* SHORT EXERCISE:
Using the records that appear below, write out exactly the lines from the one with "bpy.context.scene.collection.objects.link(empty)" through the one with "photo_width = 500", keeping both end lines.

### RECORDS FOR THIS TASK

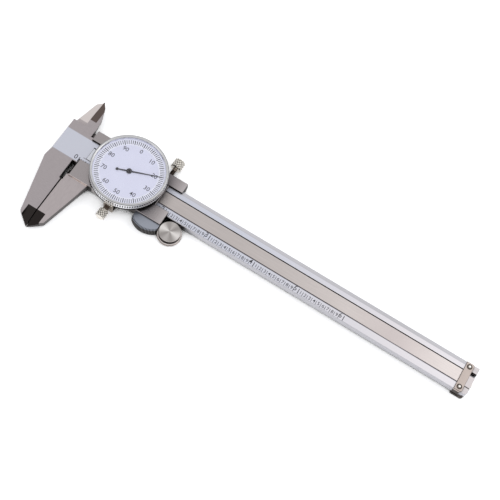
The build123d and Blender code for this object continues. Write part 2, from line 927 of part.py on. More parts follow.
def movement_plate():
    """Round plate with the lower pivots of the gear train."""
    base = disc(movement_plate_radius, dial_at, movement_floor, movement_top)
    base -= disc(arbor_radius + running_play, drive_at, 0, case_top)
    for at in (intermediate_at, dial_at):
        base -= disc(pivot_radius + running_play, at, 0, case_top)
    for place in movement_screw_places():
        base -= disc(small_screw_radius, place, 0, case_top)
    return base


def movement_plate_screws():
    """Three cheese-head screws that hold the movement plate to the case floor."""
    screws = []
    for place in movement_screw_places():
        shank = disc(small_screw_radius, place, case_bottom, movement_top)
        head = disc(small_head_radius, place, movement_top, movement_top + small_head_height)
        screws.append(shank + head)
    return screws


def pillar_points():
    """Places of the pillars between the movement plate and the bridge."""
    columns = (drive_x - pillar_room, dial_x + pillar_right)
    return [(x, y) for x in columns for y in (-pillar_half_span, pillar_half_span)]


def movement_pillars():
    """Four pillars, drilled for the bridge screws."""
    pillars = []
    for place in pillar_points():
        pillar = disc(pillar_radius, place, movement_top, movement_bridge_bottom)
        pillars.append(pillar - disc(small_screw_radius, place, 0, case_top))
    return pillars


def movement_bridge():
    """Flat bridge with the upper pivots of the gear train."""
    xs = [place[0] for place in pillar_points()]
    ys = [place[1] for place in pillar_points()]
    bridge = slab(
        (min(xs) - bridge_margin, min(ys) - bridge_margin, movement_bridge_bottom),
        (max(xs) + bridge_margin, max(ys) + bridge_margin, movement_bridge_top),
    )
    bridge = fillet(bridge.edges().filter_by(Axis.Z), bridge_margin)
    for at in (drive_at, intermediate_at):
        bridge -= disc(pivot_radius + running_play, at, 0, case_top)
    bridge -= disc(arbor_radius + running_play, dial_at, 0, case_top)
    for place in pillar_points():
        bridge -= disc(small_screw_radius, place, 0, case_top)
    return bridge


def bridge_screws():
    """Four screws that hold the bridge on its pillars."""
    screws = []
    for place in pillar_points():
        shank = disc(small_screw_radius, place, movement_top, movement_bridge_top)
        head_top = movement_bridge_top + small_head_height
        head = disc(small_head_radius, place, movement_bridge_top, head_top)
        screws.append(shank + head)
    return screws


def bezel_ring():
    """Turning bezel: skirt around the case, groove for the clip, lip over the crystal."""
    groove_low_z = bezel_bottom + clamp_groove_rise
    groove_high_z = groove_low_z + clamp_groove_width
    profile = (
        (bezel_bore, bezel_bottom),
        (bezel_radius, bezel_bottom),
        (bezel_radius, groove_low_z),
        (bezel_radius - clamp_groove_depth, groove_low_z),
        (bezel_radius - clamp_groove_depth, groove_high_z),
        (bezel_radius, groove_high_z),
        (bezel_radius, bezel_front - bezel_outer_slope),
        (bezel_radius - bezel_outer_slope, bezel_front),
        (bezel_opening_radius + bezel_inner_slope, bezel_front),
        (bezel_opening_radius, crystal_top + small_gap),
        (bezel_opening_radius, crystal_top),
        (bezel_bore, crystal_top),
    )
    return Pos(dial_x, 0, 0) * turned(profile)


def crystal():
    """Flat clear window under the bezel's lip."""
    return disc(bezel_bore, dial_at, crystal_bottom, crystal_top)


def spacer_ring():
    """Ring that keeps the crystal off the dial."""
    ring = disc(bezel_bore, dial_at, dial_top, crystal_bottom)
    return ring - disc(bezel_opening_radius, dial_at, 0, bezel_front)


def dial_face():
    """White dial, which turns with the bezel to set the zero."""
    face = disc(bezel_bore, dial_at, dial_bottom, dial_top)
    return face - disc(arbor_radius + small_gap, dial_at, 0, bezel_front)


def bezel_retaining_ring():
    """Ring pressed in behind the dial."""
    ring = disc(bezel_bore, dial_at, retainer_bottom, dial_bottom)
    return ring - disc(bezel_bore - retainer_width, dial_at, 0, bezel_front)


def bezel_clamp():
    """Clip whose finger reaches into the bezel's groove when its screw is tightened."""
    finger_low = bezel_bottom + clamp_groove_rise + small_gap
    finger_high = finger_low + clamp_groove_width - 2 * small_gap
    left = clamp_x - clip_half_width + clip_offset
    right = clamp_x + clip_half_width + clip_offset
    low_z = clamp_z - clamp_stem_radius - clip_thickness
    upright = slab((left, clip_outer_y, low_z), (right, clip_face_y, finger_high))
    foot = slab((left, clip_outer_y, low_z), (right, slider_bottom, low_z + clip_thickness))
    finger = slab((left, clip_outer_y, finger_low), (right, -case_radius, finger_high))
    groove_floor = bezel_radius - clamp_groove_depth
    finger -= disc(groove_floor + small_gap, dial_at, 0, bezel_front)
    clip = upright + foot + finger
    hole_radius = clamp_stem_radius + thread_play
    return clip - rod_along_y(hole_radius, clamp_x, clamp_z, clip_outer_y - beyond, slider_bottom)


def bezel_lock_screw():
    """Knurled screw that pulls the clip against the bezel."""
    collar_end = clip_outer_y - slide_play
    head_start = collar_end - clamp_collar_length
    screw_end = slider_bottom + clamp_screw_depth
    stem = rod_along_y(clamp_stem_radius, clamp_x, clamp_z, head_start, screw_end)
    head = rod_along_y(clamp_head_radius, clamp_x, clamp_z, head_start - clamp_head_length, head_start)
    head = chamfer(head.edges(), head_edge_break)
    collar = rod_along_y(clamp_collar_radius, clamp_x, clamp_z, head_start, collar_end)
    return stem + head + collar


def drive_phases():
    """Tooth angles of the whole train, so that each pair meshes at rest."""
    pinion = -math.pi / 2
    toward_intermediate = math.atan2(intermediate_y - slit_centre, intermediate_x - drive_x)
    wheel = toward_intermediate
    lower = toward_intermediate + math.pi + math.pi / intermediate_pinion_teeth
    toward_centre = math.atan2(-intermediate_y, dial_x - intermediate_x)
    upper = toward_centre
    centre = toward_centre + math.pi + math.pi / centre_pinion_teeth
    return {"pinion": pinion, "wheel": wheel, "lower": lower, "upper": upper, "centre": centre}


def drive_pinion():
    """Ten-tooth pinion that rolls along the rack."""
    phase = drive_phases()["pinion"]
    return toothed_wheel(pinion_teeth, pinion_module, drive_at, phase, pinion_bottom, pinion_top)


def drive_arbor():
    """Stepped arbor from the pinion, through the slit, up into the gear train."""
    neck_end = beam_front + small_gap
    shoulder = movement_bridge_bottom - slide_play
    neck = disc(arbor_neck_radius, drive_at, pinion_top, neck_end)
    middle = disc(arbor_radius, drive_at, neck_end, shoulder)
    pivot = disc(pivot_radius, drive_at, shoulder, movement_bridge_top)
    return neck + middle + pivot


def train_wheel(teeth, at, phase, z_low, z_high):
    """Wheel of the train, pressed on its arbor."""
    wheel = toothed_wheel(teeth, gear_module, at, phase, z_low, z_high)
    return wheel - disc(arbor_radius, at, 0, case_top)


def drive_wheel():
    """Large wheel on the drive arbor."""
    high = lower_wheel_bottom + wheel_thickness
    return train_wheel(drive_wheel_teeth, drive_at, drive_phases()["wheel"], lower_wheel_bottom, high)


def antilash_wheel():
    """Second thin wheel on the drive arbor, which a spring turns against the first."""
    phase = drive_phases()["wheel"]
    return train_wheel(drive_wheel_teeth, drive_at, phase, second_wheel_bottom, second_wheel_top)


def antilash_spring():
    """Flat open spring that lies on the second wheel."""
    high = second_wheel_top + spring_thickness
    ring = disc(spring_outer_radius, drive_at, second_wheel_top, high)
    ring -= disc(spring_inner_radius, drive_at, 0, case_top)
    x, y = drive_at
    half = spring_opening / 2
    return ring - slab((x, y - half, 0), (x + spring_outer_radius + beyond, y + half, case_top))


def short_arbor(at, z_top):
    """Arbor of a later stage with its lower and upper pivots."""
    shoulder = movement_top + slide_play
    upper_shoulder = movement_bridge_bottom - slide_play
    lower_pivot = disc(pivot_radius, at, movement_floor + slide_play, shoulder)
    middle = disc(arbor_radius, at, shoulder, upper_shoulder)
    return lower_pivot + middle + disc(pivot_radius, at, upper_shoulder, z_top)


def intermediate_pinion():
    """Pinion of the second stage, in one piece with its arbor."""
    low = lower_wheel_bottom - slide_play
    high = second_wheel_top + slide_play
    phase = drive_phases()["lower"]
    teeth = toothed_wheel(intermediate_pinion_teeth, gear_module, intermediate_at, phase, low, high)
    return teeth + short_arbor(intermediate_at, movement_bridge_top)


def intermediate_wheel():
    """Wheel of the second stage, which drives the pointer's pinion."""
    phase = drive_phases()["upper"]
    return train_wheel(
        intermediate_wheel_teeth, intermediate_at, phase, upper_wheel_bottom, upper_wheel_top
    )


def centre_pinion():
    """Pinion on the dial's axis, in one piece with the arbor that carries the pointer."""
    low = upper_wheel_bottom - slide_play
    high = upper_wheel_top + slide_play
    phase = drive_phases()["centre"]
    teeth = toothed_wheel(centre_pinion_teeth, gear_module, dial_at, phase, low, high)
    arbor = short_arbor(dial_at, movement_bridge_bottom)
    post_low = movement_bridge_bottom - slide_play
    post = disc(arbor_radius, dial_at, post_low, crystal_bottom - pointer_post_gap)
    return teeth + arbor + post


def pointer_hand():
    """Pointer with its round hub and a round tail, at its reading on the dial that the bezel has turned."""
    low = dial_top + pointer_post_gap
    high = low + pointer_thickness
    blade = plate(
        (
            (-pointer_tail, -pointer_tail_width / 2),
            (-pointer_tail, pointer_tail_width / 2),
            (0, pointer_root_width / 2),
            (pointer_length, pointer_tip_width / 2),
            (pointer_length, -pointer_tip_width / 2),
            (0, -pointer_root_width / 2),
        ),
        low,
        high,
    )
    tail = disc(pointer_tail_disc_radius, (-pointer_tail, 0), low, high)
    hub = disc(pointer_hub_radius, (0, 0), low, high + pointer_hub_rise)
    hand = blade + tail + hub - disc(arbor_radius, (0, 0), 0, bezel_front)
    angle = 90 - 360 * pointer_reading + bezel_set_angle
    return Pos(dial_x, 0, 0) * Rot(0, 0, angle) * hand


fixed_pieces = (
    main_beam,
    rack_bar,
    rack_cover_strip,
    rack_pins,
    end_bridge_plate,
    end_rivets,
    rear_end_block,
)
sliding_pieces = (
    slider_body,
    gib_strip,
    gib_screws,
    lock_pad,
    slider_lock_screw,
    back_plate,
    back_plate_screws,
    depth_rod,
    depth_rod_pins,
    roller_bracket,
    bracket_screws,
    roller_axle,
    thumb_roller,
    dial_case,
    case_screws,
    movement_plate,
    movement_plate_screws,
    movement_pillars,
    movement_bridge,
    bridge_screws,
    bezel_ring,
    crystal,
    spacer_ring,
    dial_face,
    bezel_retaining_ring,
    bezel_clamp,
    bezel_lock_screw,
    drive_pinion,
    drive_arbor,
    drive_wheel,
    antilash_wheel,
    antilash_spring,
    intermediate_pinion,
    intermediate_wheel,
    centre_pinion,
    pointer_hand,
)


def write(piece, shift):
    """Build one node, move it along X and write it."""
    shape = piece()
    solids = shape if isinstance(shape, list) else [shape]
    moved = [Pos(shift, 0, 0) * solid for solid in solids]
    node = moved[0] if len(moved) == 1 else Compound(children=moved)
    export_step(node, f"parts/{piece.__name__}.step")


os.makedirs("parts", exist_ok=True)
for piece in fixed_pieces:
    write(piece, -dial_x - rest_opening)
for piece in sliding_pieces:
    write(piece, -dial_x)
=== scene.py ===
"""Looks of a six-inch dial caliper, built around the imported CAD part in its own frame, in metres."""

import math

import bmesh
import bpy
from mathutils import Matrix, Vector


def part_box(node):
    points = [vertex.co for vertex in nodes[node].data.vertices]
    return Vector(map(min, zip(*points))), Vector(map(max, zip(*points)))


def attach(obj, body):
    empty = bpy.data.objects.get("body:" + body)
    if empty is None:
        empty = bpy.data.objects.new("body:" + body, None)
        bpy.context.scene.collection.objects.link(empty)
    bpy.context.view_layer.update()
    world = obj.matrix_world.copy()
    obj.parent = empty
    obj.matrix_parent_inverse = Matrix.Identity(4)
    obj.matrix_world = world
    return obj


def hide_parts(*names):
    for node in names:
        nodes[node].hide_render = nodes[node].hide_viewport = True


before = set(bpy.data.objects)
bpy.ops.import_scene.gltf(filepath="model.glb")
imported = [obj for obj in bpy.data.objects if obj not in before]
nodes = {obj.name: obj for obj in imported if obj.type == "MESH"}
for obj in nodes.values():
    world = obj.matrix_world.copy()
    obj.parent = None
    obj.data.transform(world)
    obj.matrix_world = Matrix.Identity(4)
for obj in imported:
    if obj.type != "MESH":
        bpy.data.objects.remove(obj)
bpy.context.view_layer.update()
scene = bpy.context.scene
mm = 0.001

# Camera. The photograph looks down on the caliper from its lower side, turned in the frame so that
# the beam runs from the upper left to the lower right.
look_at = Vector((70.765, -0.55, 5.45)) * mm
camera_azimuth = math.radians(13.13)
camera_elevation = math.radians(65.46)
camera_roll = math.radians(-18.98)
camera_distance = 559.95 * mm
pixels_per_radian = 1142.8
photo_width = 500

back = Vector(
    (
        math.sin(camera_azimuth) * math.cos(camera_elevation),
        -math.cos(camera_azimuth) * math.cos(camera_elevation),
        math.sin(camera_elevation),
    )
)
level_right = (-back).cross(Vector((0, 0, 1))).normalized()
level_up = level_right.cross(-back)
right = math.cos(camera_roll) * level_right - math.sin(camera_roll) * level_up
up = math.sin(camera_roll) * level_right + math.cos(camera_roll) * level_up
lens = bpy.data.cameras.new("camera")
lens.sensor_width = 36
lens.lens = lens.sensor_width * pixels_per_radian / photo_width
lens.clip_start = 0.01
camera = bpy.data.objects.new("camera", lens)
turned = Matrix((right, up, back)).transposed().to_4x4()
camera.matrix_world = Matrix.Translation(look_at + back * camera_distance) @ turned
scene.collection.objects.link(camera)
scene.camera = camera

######
### RECORDS FOR THIS TASK

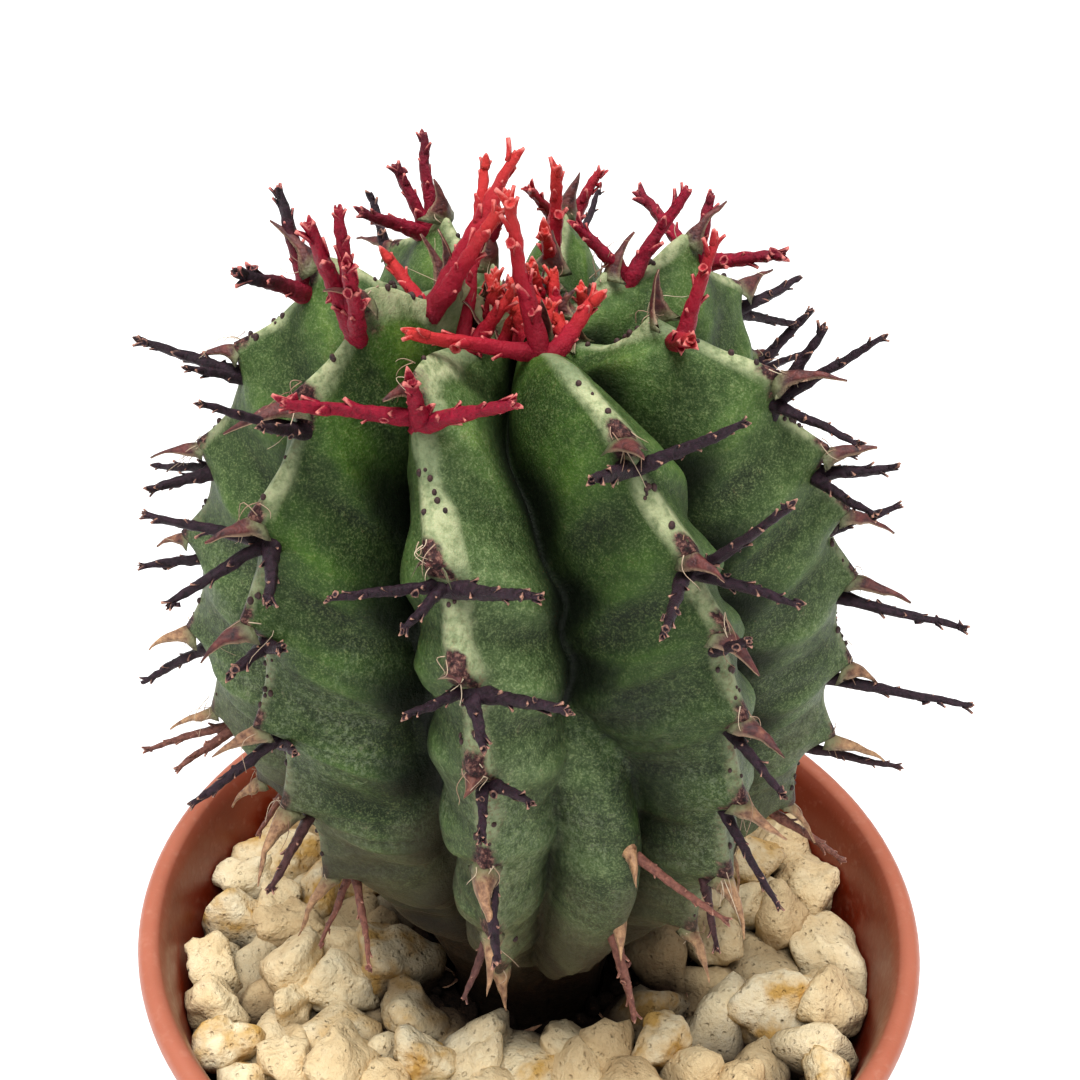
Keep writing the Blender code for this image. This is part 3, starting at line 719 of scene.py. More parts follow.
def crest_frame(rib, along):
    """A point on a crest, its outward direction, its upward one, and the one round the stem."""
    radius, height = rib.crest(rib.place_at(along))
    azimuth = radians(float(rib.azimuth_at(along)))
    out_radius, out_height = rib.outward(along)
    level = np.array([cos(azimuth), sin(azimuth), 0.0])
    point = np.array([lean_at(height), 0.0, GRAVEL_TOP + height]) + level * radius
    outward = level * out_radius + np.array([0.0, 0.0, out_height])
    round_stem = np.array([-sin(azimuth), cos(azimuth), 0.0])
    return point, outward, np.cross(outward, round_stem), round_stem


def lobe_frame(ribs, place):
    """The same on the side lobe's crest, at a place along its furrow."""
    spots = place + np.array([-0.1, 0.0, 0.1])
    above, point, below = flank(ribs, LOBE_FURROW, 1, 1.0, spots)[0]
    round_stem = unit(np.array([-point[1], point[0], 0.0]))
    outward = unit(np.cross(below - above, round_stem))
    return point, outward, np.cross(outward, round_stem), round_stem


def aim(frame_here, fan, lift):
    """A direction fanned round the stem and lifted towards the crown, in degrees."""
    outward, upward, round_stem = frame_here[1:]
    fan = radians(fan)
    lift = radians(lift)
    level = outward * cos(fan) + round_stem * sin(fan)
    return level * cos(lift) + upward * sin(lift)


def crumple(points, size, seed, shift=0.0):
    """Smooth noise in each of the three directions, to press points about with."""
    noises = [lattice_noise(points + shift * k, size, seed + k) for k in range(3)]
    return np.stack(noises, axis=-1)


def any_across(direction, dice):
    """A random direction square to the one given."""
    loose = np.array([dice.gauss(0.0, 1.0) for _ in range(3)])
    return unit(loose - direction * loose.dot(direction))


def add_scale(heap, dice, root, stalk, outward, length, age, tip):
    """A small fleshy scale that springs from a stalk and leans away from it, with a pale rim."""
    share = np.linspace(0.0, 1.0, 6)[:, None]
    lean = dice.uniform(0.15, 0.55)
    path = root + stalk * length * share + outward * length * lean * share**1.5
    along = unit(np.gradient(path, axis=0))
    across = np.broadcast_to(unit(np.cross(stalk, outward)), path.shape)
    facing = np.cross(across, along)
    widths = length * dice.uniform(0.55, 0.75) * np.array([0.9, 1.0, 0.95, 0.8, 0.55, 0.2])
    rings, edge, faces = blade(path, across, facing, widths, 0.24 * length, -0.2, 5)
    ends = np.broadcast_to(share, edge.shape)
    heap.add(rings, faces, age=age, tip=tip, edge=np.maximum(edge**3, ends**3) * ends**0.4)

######

* SOLUTION TO THIS PROBLEM:
        bpy.context.scene.collection.objects.link(empty)
    bpy.context.view_layer.update()
    world = obj.matrix_world.copy()
    obj.parent = empty
    obj.matrix_parent_inverse = Matrix.Identity(4)
    obj.matrix_world = world
    return obj


def hide_parts(*names):
    for node in names:
        nodes[node].hide_render = nodes[node].hide_viewport = True


before = set(bpy.data.objects)
bpy.ops.import_scene.gltf(filepath="model.glb")
imported = [obj for obj in bpy.data.objects if obj not in before]
nodes = {obj.name: obj for obj in imported if obj.type == "MESH"}
for obj in nodes.values():
    world = obj.matrix_world.copy()
    obj.parent = None
    obj.data.transform(world)
    obj.matrix_world = Matrix.Identity(4)
for obj in imported:
    if obj.type != "MESH":
        bpy.data.objects.remove(obj)
bpy.context.view_layer.update()
scene = bpy.context.scene
mm = 0.001

# Camera. The photograph looks down on the caliper from its lower side, turned in the frame so that
# the beam runs from the upper left to the lower right.
look_at = Vector((70.765, -0.55, 5.45)) * mm
camera_azimuth = math.radians(13.13)
camera_elevation = math.radians(65.46)
camera_roll = math.radians(-18.98)
camera_distance = 559.95 * mm
pixels_per_radian = 1142.8
photo_width = 500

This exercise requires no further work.